# HBLRT to be extended in Jersey City



## jis (May 12, 2011)

From the _Jersey City Independent_:



> NJ Transit’s board of directors today adopted a plan to extend the Hudson-Bergen Light Rail (HBLR) across Route 440, and authorized its submission to the North Jersey Transportation Authority (NJTPA) for designation and inclusion in the agency’s Long Range Regional Transportation Plan, which would make the project eligible for federal funds.

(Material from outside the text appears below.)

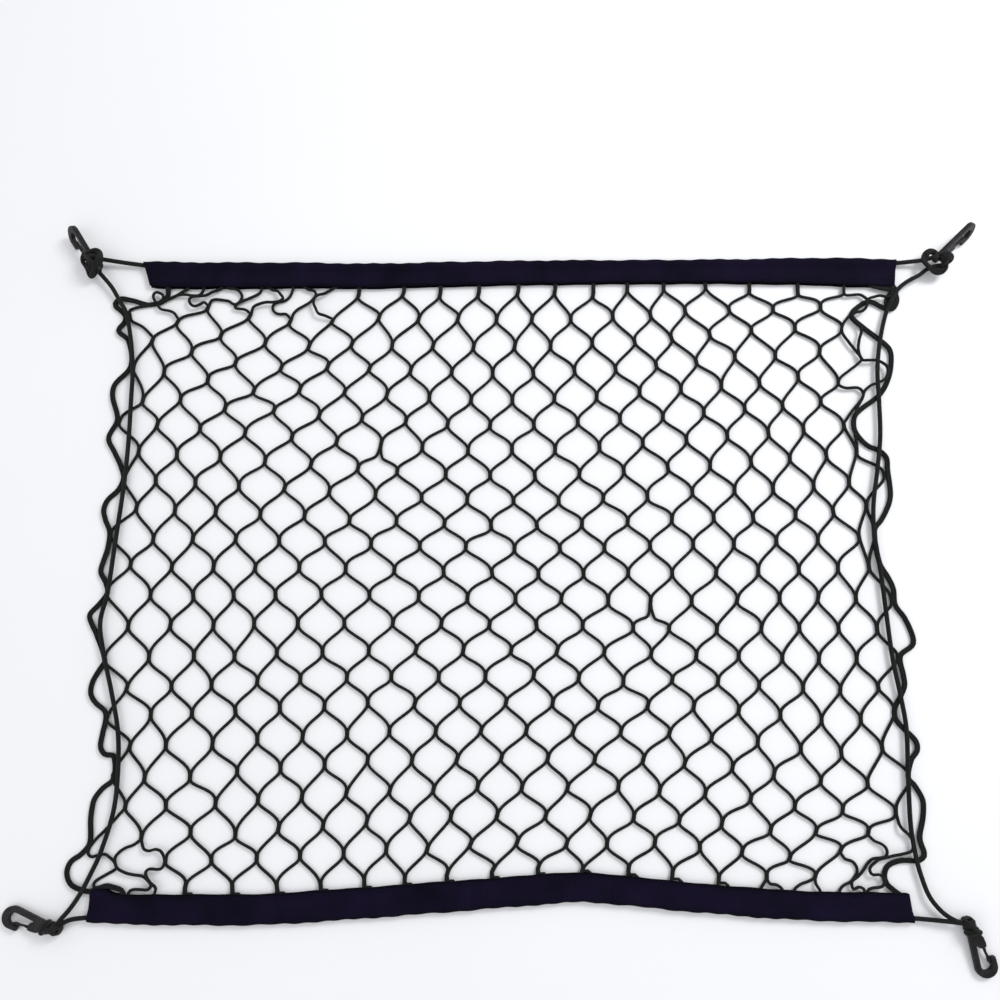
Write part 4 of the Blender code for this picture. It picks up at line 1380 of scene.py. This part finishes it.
class CARGONET_OT_hooks(bpy.types.Operator):
    """Mould the four snap hooks and their sprung gates"""
    bl_idname = "cargonet.hooks"
    bl_label = "Hooks and gates"

    def execute(self, context):
        settings = context.scene.cargonet_hooks
        finish = plastic_finish(settings.colour)
        for corner, hook in HOOKS.items():
            place = hook_frame(hook)
            body = moulding("hook_" + corner + "_moulding", [hook_outline(), eye_hole()],
                            HOOK_THICK, place, settings)
            settle(body, finish, ["hook_" + corner])
            gate = moulding("gate_" + corner + "_moulding", [gate_outline()],
                            GATE_THICK, place, settings)
            settle(gate, finish, ["gate_" + corner], "gate_" + corner)
        return {"FINISHED"}


# ---------------------------------------------------------------- studio


class CARGONET_OT_studio(bpy.types.Operator):
    """Set the pale floor, the soft lights and the camera"""
    bl_idname = "cargonet.studio"
    bl_label = "Floor, lights and camera"

    def execute(self, context):
        scene = context.scene
        settings = scene.cargonet_studio
        bm = bmesh.new()
        bmesh.ops.create_grid(bm, x_segments=2, y_segments=2, size=FLOOR_HALF,
                              matrix=Matrix.Translation((0, 0, -FLOOR_DROP)))
        floor = to_piece("floor", bm)
        floor.data.materials.append(floor_finish(settings.floor))

        camera = bpy.data.cameras.new("studio camera")
        camera.lens = CAMERA_LENS
        camera.sensor_width = CAMERA_SENSOR
        camera.shift_y = CAMERA_SHIFT
        holder = bpy.data.objects.new("studio camera", camera)
        scene.collection.objects.link(holder)
        back = settings.reach * math.sin(settings.lean)
        up = settings.reach * math.cos(settings.lean)
        holder.matrix_world = Matrix.Translation(Vector(CAMERA_AIM) + Vector((0, -back, up))) \
            @ Matrix.Rotation(settings.lean, 4, "X")
        scene.camera = holder

        world = bpy.data.worlds.new("studio air")
        world.use_nodes = True
        air = world.node_tree.nodes["Background"]
        air.inputs["Color"].default_value = AIR_COLOUR
        air.inputs["Strength"].default_value = AIR_STRENGTH
        scene.world = world
        scene.view_settings.view_transform = "Standard"
        for name, spot, size, power in LIGHTS:
            light = bpy.data.lights.new(name, "AREA")
            light.size = size
            light.energy = power
            lamp = bpy.data.objects.new(name, light)
            scene.collection.objects.link(lamp)
            lamp.location = spot
            lamp.rotation_euler = (-Vector(spot)).to_track_quat("-Z", "Y").to_euler()
        return {"FINISHED"}


# ---------------------------------------------------------------- the add-on


STEPS = (CARGONET_OT_studio, CARGONET_OT_cords, CARGONET_OT_bands, CARGONET_OT_netting,
         CARGONET_OT_knots, CARGONET_OT_hooks)


class CARGONET_PT_panel(bpy.types.Panel):
    """Shows the net's settings and a button for each building step"""
    bl_idname = "CARGONET_PT_panel"
    bl_label = "Cargo net"
    bl_space_type = "VIEW_3D"
    bl_region_type = "UI"
    bl_category = "Cargo net"

    def draw(self, context):
        for group in SETTINGS:
            box = self.layout.box()
            held = getattr(context.scene, group)
            for key in held.bl_rna.properties.keys():
                if key not in ("rna_type", "name"):
                    box.prop(held, key)
        for step in STEPS:
            self.layout.operator(step.bl_idname)


SETTINGS = {
    "cargonet_netting": NettingSettings,
    "cargonet_bands": BandSettings,
    "cargonet_cord": CordSettings,
    "cargonet_hooks": HookSettings,
    "cargonet_studio": StudioSettings,
}


def register():
    for name, group in SETTINGS.items():
        bpy.utils.register_class(group)
        setattr(bpy.types.Scene, name, bpy.props.PointerProperty(type=group))
    for step in STEPS:
        bpy.utils.register_class(step)
    bpy.utils.register_class(CARGONET_PT_panel)


def unregister():
    bpy.utils.unregister_class(CARGONET_PT_panel)
    for step in reversed(STEPS):
        bpy.utils.unregister_class(step)
    for name, group in reversed(SETTINGS.items()):
        delattr(bpy.types.Scene, name)
        bpy.utils.unregister_class(group)


def main():
    register()
    bpy.ops.cargonet.studio()
    bpy.ops.cargonet.cords()
    bpy.ops.cargonet.bands()
    bpy.ops.cargonet.netting()
    bpy.ops.cargonet.knots()
    bpy.ops.cargonet.hooks()


if __name__ == "__main__":
    main()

See the full article here.


----------



## Green Maned Lion (May 12, 2011)

So when does it go to Tenafly?


----------



## Nexis4Jersey (May 14, 2011)

This is old news , like 7 months old , that and 3 other proposals by the City. Tenafly or Englewood should be funded by the end of 2011 or Early 2012.


----------



## jis (May 14, 2011)

Nexis4Jersey said:


> This is old news , like 7 months old , that and 3 other proposals by the City. Tenafly or Englewood should be funded by the end of 2011 or Early 2012.


Well yes it old news in fantasyland. But the NJTransit Board approved the project at its last meeting last week. That is new news.  It is yet to be fully funded though.


----------



## Green Maned Lion (May 14, 2011)

Nexis4Jersey said:


> This is old news , like 7 months old , that and 3 other proposals by the City. Tenafly or Englewood should be funded by the end of 2011 or Early 2012.


I was being rhetorical. My point is the idiots in Bergen county have made this the Hudson Light Rail, which it will likely stay for the rest of my life.


----------



## Nexis4Jersey (May 14, 2011)

Green Maned Lion said:


> Nexis4Jersey said:
> 
> 
> > This is old news , like 7 months old , that and 3 other proposals by the City. Tenafly or Englewood should be funded by the end of 2011 or Early 2012.
> ...


Theres still the rushed Bergen - Passaic LRT , it is so badly planned it should be completely redesigned. Where does NJT get these planners the moon , how do you leave out towns that have plans for Development around the station area?


----------



## jis (May 15, 2011)

Nexis4Jersey said:


> Green Maned Lion said:
> 
> 
> > Nexis4Jersey said:
> ...


Don't worry, they'll have decades to plan and replan that.... long enough to put the children of two generations of consultants through college.


----------



## Nexis4Jersey (May 15, 2011)

jis said:


> Nexis4Jersey said:
> 
> 
> > Green Maned Lion said:
> ...


I don't understand how NJT lets this crap go through...and the lack of connection to the Pascack Valley line , people who will use American legion Drive will want to go to NYC. Thats the Rich part of Hackensack that drives and parks at Essex Street a Station that Hackensack wants to develop on. Sigh , i guess common sense isn't there , if you want the max amount of Ridership then why come up with a half assed plan. I asked the County , and they said there trying to get NJT to fix that , since its in there 2030 Transit / Road Improvement plan.


----------



## Green Maned Lion (May 15, 2011)

You're naive.


----------



## jis (May 16, 2011)

Green Maned Lion said:


> You're naive.


That I do agree with.


----------



## Nexis4Jersey (May 16, 2011)

Green Maned Lion said:


> You're naive.


I'm not.....my view on the World / Region is complex...


----------



## Green Maned Lion (May 16, 2011)

Complexity does not mean you understand the various details that go on behind the scenes.


----------